━━ Task input

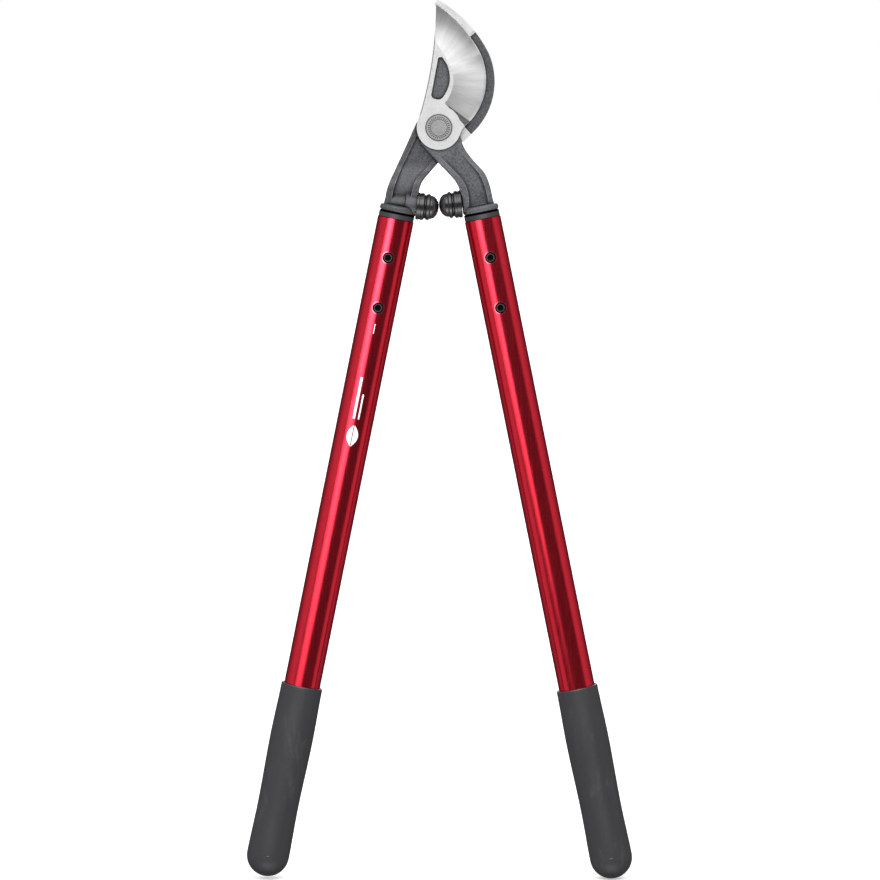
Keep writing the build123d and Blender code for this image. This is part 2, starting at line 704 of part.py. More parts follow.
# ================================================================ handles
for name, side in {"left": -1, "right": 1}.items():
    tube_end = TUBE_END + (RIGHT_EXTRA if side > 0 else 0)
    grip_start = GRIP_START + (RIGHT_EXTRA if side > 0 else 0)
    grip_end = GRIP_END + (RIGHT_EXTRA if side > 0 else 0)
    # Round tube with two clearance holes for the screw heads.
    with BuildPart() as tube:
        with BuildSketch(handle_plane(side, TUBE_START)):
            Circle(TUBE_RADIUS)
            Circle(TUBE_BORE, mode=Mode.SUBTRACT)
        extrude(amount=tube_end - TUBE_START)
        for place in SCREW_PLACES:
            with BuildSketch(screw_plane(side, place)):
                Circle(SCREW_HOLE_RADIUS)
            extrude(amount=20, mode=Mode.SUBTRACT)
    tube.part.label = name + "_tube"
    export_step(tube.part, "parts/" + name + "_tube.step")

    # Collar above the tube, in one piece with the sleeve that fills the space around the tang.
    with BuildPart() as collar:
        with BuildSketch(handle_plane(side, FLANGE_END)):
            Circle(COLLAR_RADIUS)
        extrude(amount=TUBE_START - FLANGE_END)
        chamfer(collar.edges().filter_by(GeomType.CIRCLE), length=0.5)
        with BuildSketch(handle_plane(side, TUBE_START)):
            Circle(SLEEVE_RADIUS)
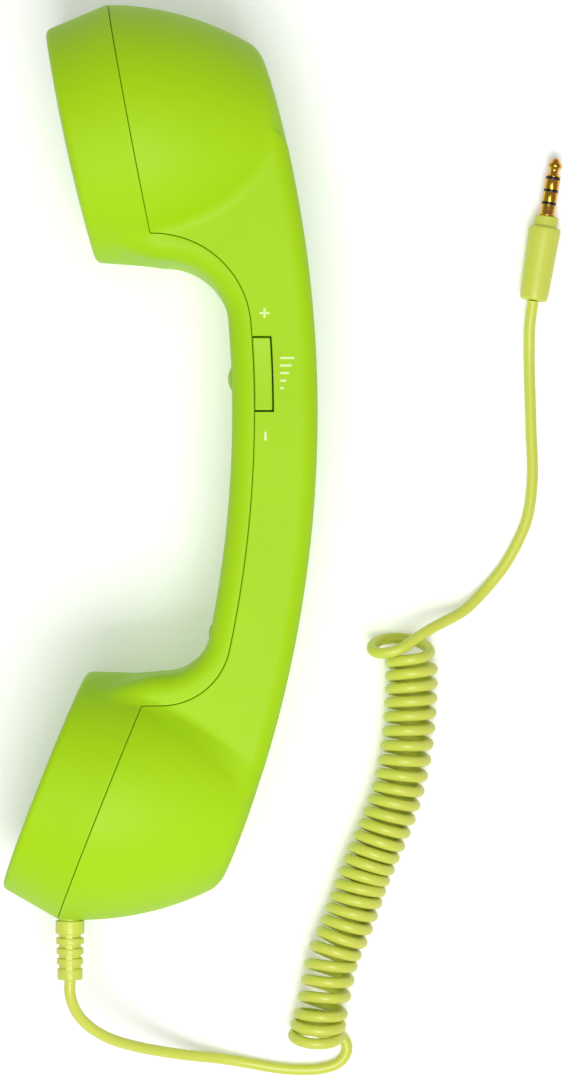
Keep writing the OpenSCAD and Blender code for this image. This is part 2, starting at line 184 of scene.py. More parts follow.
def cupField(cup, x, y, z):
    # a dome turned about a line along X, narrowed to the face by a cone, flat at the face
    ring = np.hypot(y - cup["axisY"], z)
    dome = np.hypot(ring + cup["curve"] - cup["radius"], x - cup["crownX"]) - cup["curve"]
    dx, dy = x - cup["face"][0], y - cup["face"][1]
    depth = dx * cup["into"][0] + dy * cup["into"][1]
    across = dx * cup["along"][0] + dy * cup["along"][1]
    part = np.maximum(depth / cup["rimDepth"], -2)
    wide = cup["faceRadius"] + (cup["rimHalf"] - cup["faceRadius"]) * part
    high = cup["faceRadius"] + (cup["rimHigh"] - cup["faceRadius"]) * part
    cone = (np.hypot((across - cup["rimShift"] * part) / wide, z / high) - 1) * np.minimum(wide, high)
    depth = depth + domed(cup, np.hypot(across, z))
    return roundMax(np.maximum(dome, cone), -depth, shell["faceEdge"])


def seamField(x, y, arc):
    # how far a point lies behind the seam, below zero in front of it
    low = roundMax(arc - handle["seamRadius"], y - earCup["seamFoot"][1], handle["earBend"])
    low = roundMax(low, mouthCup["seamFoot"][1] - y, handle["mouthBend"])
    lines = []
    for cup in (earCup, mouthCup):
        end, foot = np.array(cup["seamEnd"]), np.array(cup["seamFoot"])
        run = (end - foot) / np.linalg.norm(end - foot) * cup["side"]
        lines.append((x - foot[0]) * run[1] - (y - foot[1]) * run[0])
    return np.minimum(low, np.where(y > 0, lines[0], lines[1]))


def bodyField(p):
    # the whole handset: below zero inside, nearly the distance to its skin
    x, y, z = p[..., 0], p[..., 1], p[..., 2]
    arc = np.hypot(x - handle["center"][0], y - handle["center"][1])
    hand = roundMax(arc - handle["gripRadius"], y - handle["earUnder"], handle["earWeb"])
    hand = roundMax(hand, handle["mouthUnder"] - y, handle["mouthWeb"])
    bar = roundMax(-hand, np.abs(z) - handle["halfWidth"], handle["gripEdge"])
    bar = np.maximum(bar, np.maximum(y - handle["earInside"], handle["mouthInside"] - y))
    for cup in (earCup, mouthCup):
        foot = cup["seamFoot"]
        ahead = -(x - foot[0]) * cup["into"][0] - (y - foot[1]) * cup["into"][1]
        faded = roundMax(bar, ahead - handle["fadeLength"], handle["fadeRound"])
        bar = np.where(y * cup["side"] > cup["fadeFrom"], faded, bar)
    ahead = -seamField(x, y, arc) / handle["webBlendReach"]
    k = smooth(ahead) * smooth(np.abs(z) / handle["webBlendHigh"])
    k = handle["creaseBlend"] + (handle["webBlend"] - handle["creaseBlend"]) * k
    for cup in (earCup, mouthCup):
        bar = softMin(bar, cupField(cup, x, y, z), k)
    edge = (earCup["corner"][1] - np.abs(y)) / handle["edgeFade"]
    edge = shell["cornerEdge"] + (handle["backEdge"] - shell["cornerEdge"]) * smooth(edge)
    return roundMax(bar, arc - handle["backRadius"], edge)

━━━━
━━ Task input

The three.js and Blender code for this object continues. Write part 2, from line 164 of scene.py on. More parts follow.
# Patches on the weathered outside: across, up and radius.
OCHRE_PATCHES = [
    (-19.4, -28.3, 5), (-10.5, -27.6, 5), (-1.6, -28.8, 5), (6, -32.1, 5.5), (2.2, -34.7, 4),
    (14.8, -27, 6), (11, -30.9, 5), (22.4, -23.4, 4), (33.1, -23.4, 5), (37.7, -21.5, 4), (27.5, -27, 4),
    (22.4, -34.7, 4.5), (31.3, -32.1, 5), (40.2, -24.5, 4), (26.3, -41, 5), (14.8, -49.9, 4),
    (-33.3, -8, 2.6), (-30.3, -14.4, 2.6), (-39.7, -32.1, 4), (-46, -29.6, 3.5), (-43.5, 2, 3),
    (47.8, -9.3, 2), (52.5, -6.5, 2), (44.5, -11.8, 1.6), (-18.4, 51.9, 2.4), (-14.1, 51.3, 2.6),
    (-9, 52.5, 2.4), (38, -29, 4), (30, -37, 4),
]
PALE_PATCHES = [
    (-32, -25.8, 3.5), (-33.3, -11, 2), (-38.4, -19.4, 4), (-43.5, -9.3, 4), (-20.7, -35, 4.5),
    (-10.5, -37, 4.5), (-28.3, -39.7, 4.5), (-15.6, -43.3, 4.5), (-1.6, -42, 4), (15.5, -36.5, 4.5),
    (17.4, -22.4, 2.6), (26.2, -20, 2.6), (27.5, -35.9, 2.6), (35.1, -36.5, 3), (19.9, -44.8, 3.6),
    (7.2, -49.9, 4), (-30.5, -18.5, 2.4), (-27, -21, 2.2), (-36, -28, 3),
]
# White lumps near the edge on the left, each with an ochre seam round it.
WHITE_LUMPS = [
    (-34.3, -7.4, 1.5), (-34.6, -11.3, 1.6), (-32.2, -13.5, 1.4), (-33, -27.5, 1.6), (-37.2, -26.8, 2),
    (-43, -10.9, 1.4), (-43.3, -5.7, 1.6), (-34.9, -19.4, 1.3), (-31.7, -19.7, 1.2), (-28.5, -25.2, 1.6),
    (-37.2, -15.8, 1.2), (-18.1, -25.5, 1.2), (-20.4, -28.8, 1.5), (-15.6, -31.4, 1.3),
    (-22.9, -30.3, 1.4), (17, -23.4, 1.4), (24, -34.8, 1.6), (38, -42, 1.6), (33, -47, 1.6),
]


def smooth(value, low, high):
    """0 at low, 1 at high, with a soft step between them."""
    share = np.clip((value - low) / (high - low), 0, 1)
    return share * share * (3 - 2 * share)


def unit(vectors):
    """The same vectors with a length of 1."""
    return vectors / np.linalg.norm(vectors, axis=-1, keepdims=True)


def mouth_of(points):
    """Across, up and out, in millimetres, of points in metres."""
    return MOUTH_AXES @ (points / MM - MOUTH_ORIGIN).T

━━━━

### Task directions
Reproduce exactly the lines from the line with "Keep writing the build123d" to the line with "Circle(SLEEVE_RADIUS)", both end lines included.

### Response to the exercise
Keep writing the build123d and Blender code for this image. This is part 2, starting at line 704 of part.py. More parts follow.
# ================================================================ handles
for name, side in {"left": -1, "right": 1}.items():
    tube_end = TUBE_END + (RIGHT_EXTRA if side > 0 else 0)
    grip_start = GRIP_START + (RIGHT_EXTRA if side > 0 else 0)
    grip_end = GRIP_END + (RIGHT_EXTRA if side > 0 else 0)
    # Round tube with two clearance holes for the screw heads.
    with BuildPart() as tube:
        with BuildSketch(handle_plane(side, TUBE_START)):
            Circle(TUBE_RADIUS)
            Circle(TUBE_BORE, mode=Mode.SUBTRACT)
        extrude(amount=tube_end - TUBE_START)
        for place in SCREW_PLACES:
            with BuildSketch(screw_plane(side, place)):
                Circle(SCREW_HOLE_RADIUS)
            extrude(amount=20, mode=Mode.SUBTRACT)
    tube.part.label = name + "_tube"
    export_step(tube.part, "parts/" + name + "_tube.step")

    # Collar above the tube, in one piece with the sleeve that fills the space around the tang.
    with BuildPart() as collar:
        with BuildSketch(handle_plane(side, FLANGE_END)):
            Circle(COLLAR_RADIUS)
        extrude(amount=TUBE_START - FLANGE_END)
        chamfer(collar.edges().filter_by(GeomType.CIRCLE), length=0.5)
        with BuildSketch(handle_plane(side, TUBE_START)):
            Circle(SLEEVE_RADIUS)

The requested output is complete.